Hagan leads Tillis by 11 points — 49 percent to 38 percent — in a survey released Wednesday by the Democratic firm Public Policy Polling, even though more voters say they held a negative than positive view of the Democrat’s performance.
Republicans say the poll’s sample is skewed too Democratic and liberal. Earlier polls from PPP with more balanced samples of voters found Tillis within 5 and 7 percentage points of Hagan.
That most recent PPP poll showed a highly unsettled GOP primary field.
Tillis was in sixth place in a “kitchen sink” poll of numerous Republican leaders who hadn’t ruled out races (though many are unlikely to run).
A ballot test with Tillis, North Carolina state Senate President Pro Tem Phil Berger (R) and Rep. Renee Ellmers (R-N.C.), who isn’t expected to run, found the three statistically tied.
Conservative Rep. Virginia Foxx (R-N.C.) led PPP’s primary poll, but many Republicans don’t expect she’ll run.

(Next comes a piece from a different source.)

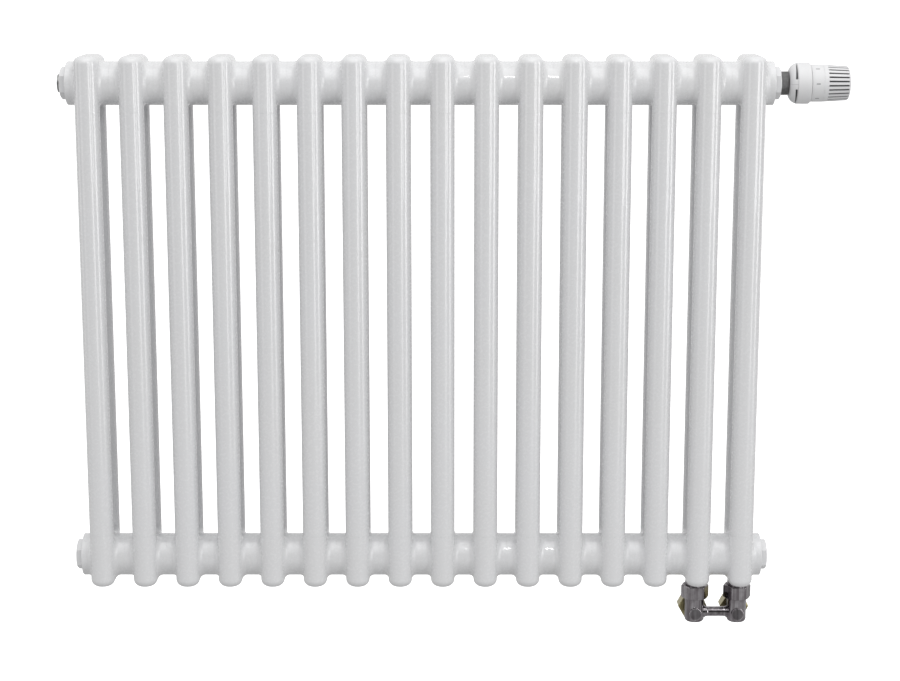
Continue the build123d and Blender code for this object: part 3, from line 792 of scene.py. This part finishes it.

The National Republican Senatorial Committee (NRSC) recently sent an official to North Carolina to meet with Tillis and Tea Party-affiliated Dr. Greg Brannon (R), who is also in the race.

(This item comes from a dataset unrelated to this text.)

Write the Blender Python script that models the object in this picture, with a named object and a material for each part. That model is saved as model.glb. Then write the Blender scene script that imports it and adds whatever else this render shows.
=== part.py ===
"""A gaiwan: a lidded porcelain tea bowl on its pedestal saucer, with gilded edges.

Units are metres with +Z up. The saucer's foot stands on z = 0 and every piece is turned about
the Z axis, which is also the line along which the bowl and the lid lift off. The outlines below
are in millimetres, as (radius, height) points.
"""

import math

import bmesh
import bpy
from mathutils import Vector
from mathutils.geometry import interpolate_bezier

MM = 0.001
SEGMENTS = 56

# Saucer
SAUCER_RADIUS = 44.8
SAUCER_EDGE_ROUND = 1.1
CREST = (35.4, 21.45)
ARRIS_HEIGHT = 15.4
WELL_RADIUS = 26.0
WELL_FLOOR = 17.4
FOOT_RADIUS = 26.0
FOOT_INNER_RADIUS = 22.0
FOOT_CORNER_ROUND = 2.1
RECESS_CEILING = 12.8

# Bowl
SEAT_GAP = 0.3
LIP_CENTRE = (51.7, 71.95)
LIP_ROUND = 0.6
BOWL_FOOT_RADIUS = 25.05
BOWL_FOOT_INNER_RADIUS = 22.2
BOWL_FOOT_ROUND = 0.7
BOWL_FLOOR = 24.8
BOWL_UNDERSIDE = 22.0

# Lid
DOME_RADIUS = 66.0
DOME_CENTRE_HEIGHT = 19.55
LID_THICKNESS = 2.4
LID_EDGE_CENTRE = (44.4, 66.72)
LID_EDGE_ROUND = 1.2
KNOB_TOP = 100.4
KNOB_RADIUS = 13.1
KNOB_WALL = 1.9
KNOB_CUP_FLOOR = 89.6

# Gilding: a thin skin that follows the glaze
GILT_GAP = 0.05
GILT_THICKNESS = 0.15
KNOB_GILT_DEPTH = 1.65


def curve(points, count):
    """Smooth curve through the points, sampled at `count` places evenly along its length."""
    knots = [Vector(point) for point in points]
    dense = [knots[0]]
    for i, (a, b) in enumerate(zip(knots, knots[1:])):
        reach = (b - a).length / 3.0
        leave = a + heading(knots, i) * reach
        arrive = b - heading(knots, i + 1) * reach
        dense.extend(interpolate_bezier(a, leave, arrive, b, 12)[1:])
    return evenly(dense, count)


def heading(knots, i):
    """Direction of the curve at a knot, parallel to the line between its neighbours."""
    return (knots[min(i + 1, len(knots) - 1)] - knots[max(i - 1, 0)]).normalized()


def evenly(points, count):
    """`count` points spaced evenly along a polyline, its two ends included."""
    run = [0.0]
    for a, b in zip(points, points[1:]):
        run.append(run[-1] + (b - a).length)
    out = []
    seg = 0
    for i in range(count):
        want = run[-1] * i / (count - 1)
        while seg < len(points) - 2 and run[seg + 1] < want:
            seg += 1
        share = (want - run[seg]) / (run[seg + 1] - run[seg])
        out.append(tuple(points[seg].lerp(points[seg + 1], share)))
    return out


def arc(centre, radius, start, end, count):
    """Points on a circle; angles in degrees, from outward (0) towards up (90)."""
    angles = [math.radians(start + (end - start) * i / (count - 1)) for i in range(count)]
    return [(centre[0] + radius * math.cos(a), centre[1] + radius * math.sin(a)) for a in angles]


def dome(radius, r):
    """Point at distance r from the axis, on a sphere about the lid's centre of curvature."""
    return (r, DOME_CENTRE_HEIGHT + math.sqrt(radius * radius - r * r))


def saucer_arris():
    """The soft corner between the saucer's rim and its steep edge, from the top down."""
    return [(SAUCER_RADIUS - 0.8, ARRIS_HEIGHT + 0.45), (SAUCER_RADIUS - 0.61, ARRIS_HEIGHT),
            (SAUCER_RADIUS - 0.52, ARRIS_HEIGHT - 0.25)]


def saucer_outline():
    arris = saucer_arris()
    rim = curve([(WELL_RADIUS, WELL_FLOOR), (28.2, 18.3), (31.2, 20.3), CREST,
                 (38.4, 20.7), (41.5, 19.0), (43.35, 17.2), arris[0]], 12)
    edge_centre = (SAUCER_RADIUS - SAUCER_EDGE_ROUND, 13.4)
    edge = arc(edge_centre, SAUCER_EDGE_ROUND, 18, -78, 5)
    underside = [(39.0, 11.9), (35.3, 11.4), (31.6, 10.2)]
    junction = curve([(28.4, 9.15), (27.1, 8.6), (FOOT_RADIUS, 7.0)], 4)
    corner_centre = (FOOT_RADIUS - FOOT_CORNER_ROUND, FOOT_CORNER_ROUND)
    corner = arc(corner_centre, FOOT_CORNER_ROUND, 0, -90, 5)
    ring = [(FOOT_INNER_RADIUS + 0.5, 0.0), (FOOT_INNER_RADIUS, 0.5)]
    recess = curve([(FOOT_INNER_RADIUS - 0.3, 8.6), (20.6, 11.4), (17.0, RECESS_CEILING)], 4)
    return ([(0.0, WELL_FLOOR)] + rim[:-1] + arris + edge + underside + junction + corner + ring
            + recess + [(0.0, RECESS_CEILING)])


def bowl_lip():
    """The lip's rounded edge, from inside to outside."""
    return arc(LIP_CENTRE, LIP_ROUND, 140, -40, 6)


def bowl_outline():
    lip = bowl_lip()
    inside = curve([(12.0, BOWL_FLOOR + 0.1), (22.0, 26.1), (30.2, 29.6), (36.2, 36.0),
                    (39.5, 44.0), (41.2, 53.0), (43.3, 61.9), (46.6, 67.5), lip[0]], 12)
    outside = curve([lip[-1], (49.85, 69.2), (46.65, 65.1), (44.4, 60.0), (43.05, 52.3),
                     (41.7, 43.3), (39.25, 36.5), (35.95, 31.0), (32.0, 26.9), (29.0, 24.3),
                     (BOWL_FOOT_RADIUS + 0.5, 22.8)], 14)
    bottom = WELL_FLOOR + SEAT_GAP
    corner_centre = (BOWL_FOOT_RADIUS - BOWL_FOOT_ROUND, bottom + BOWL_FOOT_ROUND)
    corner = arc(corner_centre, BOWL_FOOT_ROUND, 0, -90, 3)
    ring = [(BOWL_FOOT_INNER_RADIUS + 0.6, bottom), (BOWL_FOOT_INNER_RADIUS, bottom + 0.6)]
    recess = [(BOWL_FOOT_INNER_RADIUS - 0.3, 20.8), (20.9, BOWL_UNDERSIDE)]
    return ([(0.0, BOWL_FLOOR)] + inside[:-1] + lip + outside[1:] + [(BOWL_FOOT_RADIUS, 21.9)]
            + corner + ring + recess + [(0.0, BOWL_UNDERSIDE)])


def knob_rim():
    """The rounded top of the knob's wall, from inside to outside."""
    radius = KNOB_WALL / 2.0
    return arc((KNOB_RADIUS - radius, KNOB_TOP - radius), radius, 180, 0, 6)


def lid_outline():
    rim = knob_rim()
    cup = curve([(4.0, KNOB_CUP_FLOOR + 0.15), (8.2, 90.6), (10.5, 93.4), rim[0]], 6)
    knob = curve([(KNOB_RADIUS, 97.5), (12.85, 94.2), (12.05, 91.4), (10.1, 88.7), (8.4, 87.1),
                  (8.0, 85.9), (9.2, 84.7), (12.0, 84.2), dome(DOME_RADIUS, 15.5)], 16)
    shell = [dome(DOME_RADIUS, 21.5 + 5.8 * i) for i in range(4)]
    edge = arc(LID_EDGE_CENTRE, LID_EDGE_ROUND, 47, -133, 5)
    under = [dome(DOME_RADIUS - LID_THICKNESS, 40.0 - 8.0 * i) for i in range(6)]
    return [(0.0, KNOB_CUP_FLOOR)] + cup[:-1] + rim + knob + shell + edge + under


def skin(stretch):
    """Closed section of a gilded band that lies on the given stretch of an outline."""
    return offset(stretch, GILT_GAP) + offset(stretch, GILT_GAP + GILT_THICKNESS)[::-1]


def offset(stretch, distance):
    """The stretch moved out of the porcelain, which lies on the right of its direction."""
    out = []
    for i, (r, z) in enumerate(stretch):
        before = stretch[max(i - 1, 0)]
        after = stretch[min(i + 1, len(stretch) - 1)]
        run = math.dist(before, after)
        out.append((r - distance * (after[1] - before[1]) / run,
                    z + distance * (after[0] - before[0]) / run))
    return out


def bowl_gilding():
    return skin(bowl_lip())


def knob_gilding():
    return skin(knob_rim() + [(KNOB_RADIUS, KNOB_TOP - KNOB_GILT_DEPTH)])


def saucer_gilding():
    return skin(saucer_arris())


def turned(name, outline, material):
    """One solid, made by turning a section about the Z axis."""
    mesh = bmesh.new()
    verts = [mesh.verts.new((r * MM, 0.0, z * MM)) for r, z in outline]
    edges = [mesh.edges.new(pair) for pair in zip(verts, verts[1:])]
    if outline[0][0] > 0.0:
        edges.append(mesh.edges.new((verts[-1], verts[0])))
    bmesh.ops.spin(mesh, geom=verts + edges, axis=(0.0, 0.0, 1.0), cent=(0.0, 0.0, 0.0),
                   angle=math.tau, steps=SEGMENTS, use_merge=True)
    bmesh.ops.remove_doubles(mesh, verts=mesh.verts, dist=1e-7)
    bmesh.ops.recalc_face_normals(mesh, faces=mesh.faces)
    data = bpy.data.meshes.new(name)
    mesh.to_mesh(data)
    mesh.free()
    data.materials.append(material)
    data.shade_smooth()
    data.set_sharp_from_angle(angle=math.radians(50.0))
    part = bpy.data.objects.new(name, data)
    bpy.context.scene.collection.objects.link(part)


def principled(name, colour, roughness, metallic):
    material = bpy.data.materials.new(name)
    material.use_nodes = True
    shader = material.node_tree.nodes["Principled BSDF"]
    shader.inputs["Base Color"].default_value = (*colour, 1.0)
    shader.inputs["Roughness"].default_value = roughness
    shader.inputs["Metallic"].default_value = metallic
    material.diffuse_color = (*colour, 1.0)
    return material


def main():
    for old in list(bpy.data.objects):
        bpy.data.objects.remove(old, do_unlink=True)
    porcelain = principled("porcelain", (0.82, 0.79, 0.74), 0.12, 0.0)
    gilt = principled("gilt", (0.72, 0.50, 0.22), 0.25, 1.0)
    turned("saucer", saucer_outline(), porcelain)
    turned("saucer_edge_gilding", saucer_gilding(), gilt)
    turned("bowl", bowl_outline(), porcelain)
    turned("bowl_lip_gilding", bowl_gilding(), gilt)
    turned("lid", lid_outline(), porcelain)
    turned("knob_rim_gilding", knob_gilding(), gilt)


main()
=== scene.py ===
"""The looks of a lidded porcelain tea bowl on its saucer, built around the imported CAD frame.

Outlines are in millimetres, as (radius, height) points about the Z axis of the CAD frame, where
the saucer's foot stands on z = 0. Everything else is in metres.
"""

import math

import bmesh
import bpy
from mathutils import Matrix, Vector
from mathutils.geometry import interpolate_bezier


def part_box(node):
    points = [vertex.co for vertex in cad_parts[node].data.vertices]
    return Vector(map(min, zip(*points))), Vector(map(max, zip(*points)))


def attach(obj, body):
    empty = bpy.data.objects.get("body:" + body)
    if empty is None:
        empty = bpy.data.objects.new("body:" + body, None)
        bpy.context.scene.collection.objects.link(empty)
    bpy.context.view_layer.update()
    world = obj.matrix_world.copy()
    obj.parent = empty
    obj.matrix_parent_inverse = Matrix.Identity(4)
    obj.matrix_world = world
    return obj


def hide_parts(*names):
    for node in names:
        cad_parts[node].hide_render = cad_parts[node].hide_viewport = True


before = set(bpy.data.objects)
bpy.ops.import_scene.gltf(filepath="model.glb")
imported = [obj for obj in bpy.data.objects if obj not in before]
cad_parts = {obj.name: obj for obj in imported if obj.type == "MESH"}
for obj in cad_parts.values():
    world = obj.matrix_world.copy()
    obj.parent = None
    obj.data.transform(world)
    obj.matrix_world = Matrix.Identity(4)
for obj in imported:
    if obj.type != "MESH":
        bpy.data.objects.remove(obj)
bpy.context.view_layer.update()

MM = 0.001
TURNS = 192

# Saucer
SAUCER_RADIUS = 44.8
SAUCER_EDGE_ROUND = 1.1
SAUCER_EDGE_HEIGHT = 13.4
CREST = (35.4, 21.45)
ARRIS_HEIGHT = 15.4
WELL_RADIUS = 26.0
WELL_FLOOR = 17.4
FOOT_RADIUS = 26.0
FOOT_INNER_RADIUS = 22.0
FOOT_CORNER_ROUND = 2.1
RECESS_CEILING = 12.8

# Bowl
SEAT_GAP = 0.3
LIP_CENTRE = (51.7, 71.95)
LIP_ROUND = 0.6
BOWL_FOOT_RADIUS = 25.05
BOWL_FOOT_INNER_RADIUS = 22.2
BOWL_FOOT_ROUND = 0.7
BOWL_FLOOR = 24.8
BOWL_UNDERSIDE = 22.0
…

The NRSC official also met with Berger and Charlotte-area Rev. Mark Harris, both of whom have been seriously considering runs.
Officials from the NRSC say the trip was about gathering information and building relationships with all potential candidates, not about recruiting anyone into the race.
NRSC Communications Director Brad Dayspring said the GOP remains confident of a win.
“Democrats are going to conduct the nastiest, most destructive campaign imaginable in North Carolina, but nothing can change the fact that Kay Hagan has been the least relevant, least effective and least productive senator not only in Washington since her arrival, but in North Carolina’s recent history,” Dayspring said.
There are other challenges for Republicans.
A crowded primary field could deplete resources and make it harder for the little-known GOP candidates to introduce themselves to voters before the general election onslaught of negative advertising kicks in.
Matt Canter, spokesman for the Democratic Senatorial Campaign Committee, said the GOP’s struggles in North Carolina have created a “really helpful dynamic” for Hagan.
“Republicans don’t have their act together, and Sen. Hagan has clearly built an incredibly strong organization, made some incredible hires, raised tremendous resources,” said Canter.
“Republicans don’t have a candidate yet and may not have a candidate for a very long time, and whoever the candidate is going to be is going to have to spend a long time pandering to the far right to get over their primary hurdle.”
Hagan’s campaign is confident it can help boost her image as an independent as the campaign wears on.
“North Carolinians know that Kay is on their side, working every day to give their values a voice in Washington,” said Preston Elliott, Hagan’s campaign manager.